(Object data in JSON)
__________

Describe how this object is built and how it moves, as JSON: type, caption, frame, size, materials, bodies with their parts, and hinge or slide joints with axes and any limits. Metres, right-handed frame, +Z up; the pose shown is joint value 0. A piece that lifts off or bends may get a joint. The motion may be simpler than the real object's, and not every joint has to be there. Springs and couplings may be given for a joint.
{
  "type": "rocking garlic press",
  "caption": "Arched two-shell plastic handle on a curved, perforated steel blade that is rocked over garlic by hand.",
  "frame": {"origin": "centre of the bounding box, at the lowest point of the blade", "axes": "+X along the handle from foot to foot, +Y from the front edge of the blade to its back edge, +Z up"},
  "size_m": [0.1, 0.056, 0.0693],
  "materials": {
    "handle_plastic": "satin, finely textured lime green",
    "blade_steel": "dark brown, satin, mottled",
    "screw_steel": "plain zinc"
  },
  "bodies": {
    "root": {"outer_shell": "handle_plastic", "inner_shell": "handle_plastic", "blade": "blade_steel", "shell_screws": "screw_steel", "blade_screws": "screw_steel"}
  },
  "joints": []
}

__________

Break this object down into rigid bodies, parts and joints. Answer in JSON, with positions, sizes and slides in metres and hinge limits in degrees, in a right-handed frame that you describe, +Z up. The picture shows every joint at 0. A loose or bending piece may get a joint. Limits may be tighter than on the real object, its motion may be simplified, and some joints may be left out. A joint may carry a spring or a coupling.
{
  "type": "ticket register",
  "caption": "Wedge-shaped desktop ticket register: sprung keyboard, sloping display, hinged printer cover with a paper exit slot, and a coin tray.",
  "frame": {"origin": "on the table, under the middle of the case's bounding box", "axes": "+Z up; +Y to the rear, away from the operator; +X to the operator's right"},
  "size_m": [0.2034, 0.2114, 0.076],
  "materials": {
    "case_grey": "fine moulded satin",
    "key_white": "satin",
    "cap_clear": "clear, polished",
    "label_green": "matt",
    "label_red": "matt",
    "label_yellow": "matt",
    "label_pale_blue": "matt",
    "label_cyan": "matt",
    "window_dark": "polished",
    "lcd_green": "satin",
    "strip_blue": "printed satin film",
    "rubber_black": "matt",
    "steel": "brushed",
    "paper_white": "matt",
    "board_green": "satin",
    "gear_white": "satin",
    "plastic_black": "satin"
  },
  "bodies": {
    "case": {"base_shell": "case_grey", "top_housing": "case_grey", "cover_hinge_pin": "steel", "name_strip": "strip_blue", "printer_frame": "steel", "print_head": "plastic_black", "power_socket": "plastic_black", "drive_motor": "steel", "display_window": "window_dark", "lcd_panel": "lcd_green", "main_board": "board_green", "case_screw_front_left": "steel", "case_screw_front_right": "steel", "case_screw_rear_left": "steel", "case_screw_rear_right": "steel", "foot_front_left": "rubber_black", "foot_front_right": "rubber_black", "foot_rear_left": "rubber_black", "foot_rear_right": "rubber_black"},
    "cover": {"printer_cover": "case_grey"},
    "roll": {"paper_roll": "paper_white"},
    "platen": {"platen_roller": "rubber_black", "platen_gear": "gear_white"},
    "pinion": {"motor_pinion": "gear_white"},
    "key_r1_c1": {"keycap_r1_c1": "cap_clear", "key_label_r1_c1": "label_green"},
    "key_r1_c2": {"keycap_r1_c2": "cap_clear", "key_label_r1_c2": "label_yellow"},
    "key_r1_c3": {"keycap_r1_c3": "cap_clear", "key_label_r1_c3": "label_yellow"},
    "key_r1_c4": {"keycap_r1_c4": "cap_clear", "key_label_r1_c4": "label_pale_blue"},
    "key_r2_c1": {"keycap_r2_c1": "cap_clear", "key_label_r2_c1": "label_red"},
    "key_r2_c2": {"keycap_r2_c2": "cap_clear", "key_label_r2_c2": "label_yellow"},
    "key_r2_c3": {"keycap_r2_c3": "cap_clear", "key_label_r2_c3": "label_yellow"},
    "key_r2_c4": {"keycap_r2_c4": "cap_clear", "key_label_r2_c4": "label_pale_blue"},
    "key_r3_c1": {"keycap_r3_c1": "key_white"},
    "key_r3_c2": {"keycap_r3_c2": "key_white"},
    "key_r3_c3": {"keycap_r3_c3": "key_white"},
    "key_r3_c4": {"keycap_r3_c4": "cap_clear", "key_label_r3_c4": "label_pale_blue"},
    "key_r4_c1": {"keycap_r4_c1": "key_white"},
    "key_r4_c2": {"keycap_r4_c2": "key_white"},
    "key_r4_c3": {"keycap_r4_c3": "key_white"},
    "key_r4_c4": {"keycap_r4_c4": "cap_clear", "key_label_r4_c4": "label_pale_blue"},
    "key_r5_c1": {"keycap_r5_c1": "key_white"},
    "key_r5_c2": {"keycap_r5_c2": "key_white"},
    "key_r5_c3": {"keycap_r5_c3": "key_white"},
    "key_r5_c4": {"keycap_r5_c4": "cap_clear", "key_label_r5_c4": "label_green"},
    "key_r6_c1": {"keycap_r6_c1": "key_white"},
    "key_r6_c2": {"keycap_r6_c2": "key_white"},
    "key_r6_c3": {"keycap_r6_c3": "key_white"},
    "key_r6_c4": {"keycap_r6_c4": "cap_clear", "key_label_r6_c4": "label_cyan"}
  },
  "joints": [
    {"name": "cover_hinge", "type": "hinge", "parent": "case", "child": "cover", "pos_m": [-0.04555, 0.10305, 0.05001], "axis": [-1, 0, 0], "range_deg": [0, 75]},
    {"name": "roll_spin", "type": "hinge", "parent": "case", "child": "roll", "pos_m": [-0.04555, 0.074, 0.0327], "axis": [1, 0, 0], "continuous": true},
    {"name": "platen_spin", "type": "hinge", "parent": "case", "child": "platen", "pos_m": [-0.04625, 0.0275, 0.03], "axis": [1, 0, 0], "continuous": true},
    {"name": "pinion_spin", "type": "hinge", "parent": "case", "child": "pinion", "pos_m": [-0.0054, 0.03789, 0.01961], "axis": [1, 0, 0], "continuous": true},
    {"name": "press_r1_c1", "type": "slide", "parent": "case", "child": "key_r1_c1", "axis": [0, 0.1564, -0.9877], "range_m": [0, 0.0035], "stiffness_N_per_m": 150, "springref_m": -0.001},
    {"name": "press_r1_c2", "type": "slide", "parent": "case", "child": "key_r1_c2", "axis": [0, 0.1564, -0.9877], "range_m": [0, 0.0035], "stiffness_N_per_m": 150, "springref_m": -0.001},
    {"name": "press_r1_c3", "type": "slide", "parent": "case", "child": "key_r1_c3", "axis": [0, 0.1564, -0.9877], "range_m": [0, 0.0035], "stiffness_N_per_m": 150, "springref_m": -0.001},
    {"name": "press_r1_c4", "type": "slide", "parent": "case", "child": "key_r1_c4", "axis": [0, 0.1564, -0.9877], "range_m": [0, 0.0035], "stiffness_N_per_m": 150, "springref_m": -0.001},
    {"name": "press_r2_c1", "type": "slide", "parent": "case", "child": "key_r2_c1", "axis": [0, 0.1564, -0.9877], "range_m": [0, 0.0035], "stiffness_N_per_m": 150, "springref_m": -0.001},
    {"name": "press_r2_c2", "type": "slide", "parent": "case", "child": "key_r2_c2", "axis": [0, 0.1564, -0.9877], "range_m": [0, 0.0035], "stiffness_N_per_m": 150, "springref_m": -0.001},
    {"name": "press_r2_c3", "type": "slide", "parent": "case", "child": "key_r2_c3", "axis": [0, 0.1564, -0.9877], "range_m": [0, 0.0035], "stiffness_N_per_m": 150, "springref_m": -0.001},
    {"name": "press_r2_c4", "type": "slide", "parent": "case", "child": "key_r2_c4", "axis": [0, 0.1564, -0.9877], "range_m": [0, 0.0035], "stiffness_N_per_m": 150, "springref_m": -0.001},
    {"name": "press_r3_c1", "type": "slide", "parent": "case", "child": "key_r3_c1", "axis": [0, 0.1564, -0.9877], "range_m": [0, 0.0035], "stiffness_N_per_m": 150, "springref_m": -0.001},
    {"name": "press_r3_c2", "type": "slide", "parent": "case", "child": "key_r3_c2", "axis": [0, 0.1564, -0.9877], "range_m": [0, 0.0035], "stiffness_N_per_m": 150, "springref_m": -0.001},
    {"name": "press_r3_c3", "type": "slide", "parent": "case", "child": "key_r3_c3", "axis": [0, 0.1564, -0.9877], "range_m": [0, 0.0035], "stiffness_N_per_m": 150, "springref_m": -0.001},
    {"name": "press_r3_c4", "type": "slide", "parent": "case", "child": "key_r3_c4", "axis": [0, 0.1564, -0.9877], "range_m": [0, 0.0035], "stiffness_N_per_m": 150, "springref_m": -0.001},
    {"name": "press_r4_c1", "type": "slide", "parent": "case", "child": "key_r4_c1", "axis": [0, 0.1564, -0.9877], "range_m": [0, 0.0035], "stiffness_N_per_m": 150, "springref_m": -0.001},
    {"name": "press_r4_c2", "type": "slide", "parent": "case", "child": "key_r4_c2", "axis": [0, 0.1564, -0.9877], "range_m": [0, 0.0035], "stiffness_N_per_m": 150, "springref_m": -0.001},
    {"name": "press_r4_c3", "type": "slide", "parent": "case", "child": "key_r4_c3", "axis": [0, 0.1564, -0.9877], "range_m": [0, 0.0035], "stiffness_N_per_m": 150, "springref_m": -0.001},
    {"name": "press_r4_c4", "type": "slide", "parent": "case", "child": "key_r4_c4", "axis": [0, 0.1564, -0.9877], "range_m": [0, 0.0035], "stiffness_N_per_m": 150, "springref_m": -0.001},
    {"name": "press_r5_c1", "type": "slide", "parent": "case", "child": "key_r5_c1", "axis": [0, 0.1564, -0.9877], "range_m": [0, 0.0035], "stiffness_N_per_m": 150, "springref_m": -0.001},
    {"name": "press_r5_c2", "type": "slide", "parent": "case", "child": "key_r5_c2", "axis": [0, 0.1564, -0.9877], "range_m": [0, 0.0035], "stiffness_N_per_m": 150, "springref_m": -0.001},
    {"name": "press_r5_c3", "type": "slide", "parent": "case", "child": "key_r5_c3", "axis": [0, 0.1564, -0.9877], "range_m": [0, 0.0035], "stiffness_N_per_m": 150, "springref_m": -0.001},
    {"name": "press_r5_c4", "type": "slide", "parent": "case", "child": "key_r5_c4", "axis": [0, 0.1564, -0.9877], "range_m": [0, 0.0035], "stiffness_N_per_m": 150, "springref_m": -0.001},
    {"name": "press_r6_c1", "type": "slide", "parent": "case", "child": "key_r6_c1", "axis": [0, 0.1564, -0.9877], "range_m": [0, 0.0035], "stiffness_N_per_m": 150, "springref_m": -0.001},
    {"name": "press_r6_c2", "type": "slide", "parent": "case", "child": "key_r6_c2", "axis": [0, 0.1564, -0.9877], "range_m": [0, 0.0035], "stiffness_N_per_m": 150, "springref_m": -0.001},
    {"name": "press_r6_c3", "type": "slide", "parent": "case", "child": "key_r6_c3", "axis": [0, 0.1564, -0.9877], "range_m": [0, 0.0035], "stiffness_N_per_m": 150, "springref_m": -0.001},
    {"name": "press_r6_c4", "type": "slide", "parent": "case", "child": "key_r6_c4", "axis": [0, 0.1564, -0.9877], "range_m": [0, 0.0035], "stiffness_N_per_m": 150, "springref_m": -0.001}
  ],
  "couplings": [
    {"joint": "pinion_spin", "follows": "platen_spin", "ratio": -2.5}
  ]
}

__________

■ Task description
Look through the entries above and report the number of lines that contain "limits". Write only the number.

■ Completed task
2